§ AIM OF THE TASK:
Repeat exactly the stretch of lines from the line containing "for number in" through the line containing "scene = bpy.context.scene", both included, and nothing else.

§ SOURCE DATA:
----------------------------------------

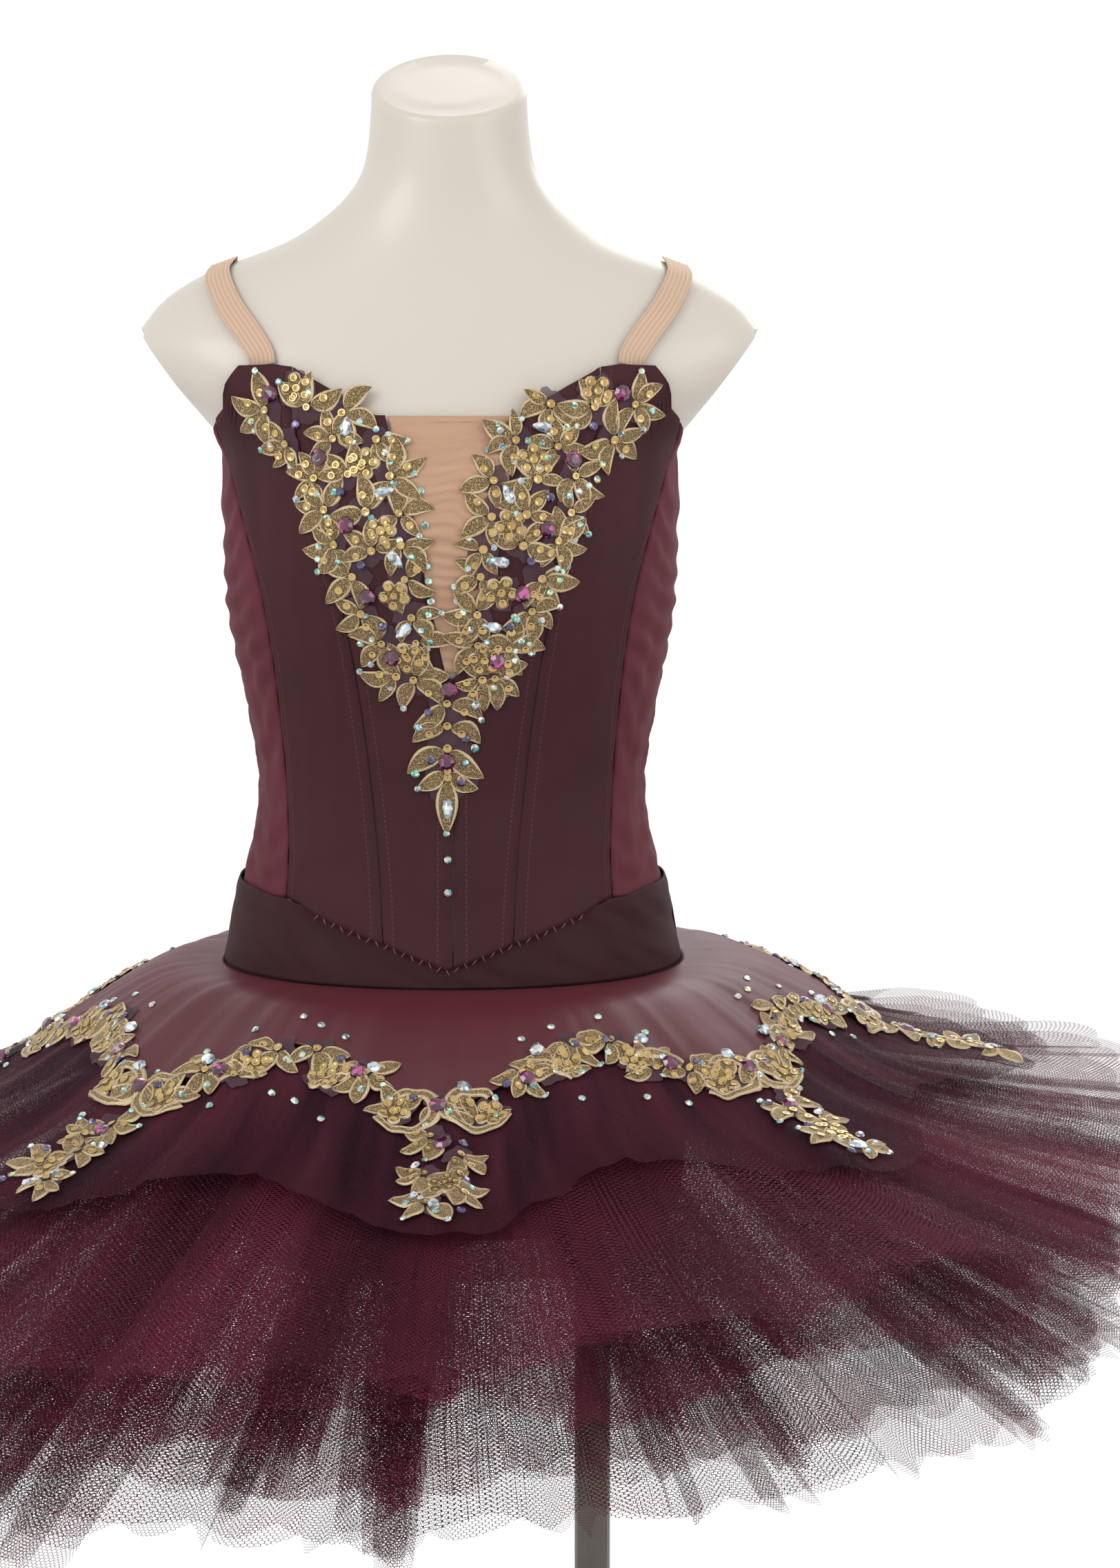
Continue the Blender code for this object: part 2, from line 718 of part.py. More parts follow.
def skirt_spot(angle, share, rim_radius, sewn_z):
    """The plan position of a share of the way from the hip out to a round rim."""
    hip = body_point(angle, sewn_z, SKIRT_OUT)
    rim = (rim_radius * math.sin(angle), -rim_radius * math.cos(angle))
    x = hip[0] + share * (rim[0] - hip[0])
    y = hip[1] + share * (rim[1] - hip[1])
    return x, y, math.hypot(rim[0] - hip[0], rim[1] - hip[1])


def plate_point(angle, run, lift):
    """A point so far out from the hip on the plates' surface, lifted off its top face."""
    rim_radius = NET_LAYERS[0].rim_radius
    _, _, length = skirt_spot(angle, 0.0, rim_radius, PLATE_SEWN_Z)
    share = run / length
    x, y, _ = skirt_spot(angle, share, rim_radius, PLATE_SEWN_Z)
    return (x, y, along(PLATE_PROFILE, run) + lift + SKIRT_TILT * x * share)


def build_plates():
    """The satin top plate over the longer net plate, both cut into eight shallow points."""
    satin = material("satin", (0.100, 0.020, 0.032), 0.35)
    net = material("plum_net", (0.055, 0.013, 0.032), 0.80)

    def station(stations, edge, scallop, u, v):
        """A row's distance from the hip. The last row follows the scalloped edge."""
        rows = len(stations)
        row = round(v * rows)
        if row < rows:
            return stations[row]
        return edge + scallop * math.cos(POINTS * 2 * math.pi * u)

    def satin_face(lift):
        def point(u, v):
            run = station(SATIN_STATIONS, SATIN_EDGE, SATIN_SCALLOP, u, v)
            return plate_point(2 * math.pi * u, run, lift)

        return point

    def net_face(thickness):
        def point(u, v):
            run = station(NET_STATIONS, NET_EDGE, NET_SCALLOP, u, v)
            drop = along(PLATE_PROFILE, run, PlateRow._fields.index("net_drop"))
            return plate_point(2 * math.pi * u, run, thickness - NET_CLOTH - drop)

        return point

    satin_rows, net_rows = len(SATIN_STATIONS), len(NET_STATIONS)
    wall("plate_satin", satin, satin_face(-SATIN_CLOTH), satin_face(0.0), PLATE_COLUMNS, satin_rows)
    wall("plate_net", net, net_face(0.0), net_face(NET_CLOTH), PLATE_COLUMNS, net_rows)


def build_net_layers():
    """The gathered net layers, sewn round the knickers one below another."""
    colour = material("burgundy_net", (0.090, 0.016, 0.034), 0.85)
    columns = WAVES * COLUMNS_PER_WAVE
    rows = len(NET_PROFILE) - 1

    def layer(number, cut):
        """One layer, whose waves stay of one count and grow towards its rim."""
        def face(thickness):
            def point(u, v):
                angle = 2 * math.pi * u
                row = NET_PROFILE[round(v * rows)]
                share = row.share
                step = LAYER_STEP_AT_SEAM + share * (LAYER_STEP_AT_RIM - LAYER_STEP_AT_SEAM)
                sewn_z = NET_PROFILE[0].z - number * LAYER_STEP_AT_SEAM
                x, y, _ = skirt_spot(angle, share, cut.rim_radius, sewn_z)
                uneven = WAVE_UNEVENNESS * math.sin(WAVE_UNEVEN_TURNS * angle + cut.swell)
                height = (WAVE_AT_SEAM + share * (WAVE_AT_RIM - WAVE_AT_SEAM)) * (1 + uneven)
                wave = height * math.sin(WAVES * angle + cut.turn)
                droop = cut.side_droop * math.sin(angle) ** 2 * share**2
                z = row.z - number * step + SKIRT_TILT * x * share - droop + wave
                return (x, y, z + thickness)

            return point

        wall(f"net_{number + 1}", colour, face(0.0), face(NET_CLOTH), columns, rows)

    for number, cut in enumerate(NET_LAYERS):
        layer(number, cut)


def relief(u, v, columns, rows):
    """How far a corded motif stands up: highest at every other point of the grid."""
    column, row = round(u * columns), round(v * rows)
    if column in (0, columns) or row in (0, rows):
        return 0.0
    return LACE_RELIEF * (0.5 + 0.5 * ((column + row) % 2))


def build_lace():
    """Gold corded lace: two sides of the neckline, the stomacher, and eight skirt motifs."""
    gold = material("gold_lace", (0.42, 0.32, 0.14), 0.45, 0.6)

    def chest_piece(name, table, side, columns):
        """A piece whose outline's edges are given at each height."""
        rows = len(table) - 1

        def face(thickness):
            def point(u, v):
                row = table[round(v * rows)]
                x = row.inner + u * (row.outer - row.inner)
                out = LACE_OUT + armhole_ease(row.z) + thickness
                if thickness:
                    out += relief(u, v, columns, rows)
                return mirrored(body_point(angle_at(x, row.z), row.z, out), side)

            return point

        wall(name, gold, face(0.0), face(LACE_BACKING), columns, rows)

    chest_piece("lace_neck_l", NECK_LACE, LEFT, NECK_LACE_COLUMNS)
    chest_piece("lace_neck_r", NECK_LACE, RIGHT, NECK_LACE_COLUMNS)
    chest_piece("lace_stomacher", STOMACHER_LACE, LEFT, STOMACHER_COLUMNS)

    half_sector = math.pi / POINTS
    half_gap = SEAM_GAP / SATIN_EDGE
    columns, rows = GARLAND_COLUMNS, GARLAND_ROWS

    def garland_piece(number):
        """One motif of the chain, whose tip runs out along the middle of its point."""
        def face(thickness):
            def point(u, v):
                across = 2 * u - 1
                turn = number * 2 * half_sector + across * (half_sector - half_gap)
                inner = GARLAND_INNER - GARLAND_INNER_WAVE * abs(across)
                tip = GARLAND_TIP * math.exp(-((across / GARLAND_TIP_SPREAD) ** 2))
                run = inner + v * (GARLAND_OUTER + tip - inner)
                lift = GARLAND_CLEAR + thickness
                if thickness:
                    lift += relief(u, v, columns, rows)
                return plate_point(turn, run, lift)

            return point

        wall(f"lace_point_{number + 1}", gold, face(0.0), face(LACE_BACKING), columns, rows)

    for number in range(POINTS):
        garland_piece(number)


def main():
    """Clears the scene and builds the whole piece, from the floor up."""
    for existing in list(bpy.data.objects):
        bpy.data.objects.remove(existing)
    build_stand()
    build_form()
    build_bodice()
    build_straps()
    build_basque()
    build_plates()
    build_net_layers()
    build_lace()


main()
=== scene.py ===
"""The looks of a classical ballet tutu on a limbless dress form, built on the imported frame.

Metres, +Z up. The garment's front faces -Y, and the wearer's left side is at +X.
"""

import math
import random
from collections import namedtuple

import bmesh
import bpy
from mathutils import Matrix, Vector, noise


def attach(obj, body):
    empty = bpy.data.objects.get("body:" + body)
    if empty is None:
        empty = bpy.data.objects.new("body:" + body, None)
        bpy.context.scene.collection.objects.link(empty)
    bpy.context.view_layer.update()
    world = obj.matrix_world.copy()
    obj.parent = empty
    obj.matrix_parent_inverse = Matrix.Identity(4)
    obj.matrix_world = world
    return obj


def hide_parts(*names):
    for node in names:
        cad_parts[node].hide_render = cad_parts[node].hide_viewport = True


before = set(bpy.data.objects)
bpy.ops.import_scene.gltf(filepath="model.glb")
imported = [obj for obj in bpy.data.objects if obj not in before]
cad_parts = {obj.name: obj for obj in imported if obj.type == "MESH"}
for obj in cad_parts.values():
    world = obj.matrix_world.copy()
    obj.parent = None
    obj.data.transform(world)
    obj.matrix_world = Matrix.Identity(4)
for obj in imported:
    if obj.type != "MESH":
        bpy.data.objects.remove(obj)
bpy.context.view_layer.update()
scene = bpy.context.scene

# The studio: a white room, a pale floor and soft lamps on both sides. The camera stands where
# the photographer's did, 2.3 m in front of the form at shoulder height, and looks a little down.
CAMERA_SPOT = (0.068, -2.3, 1.429)
CAMERA_DIP = math.radians(8.89)
PHOTO_LONG_SIDE = 36.0
LENS = 84.69
FLOOR_RADIUS = 9.0
ROOM_LIGHT = 1.09
Lamp = namedtuple("Lamp", "name spot size watts")
LAMPS = [
    Lamp("lamp_left", (-1.7, -1.9, 2.5), 1.3, 26.0),
    Lamp("lamp_right", (2.0, -1.4, 2.1), 1.6, 14.0),
    Lamp("lamp_back", (0.6, 1.9, 2.4), 1.4, 16.0),
]
LAMPS_AIM = Vector((0.0, 0.0, 1.05))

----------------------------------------

§ SOLUTION TO THE PROBLEM:
    for number in range(POINTS):
        garland_piece(number)


def main():
    """Clears the scene and builds the whole piece, from the floor up."""
    for existing in list(bpy.data.objects):
        bpy.data.objects.remove(existing)
    build_stand()
    build_form()
    build_bodice()
    build_straps()
    build_basque()
    build_plates()
    build_net_layers()
    build_lace()


main()
=== scene.py ===
"""The looks of a classical ballet tutu on a limbless dress form, built on the imported frame.

Metres, +Z up. The garment's front faces -Y, and the wearer's left side is at +X.
"""

import math
import random
from collections import namedtuple

import bmesh
import bpy
from mathutils import Matrix, Vector, noise


def attach(obj, body):
    empty = bpy.data.objects.get("body:" + body)
    if empty is None:
        empty = bpy.data.objects.new("body:" + body, None)
        bpy.context.scene.collection.objects.link(empty)
    bpy.context.view_layer.update()
    world = obj.matrix_world.copy()
    obj.parent = empty
    obj.matrix_parent_inverse = Matrix.Identity(4)
    obj.matrix_world = world
    return obj


def hide_parts(*names):
    for node in names:
        cad_parts[node].hide_render = cad_parts[node].hide_viewport = True


before = set(bpy.data.objects)
bpy.ops.import_scene.gltf(filepath="model.glb")
imported = [obj for obj in bpy.data.objects if obj not in before]
cad_parts = {obj.name: obj for obj in imported if obj.type == "MESH"}
for obj in cad_parts.values():
    world = obj.matrix_world.copy()
    obj.parent = None
    obj.data.transform(world)
    obj.matrix_world = Matrix.Identity(4)
for obj in imported:
    if obj.type != "MESH":
        bpy.data.objects.remove(obj)
bpy.context.view_layer.update()
scene = bpy.context.scene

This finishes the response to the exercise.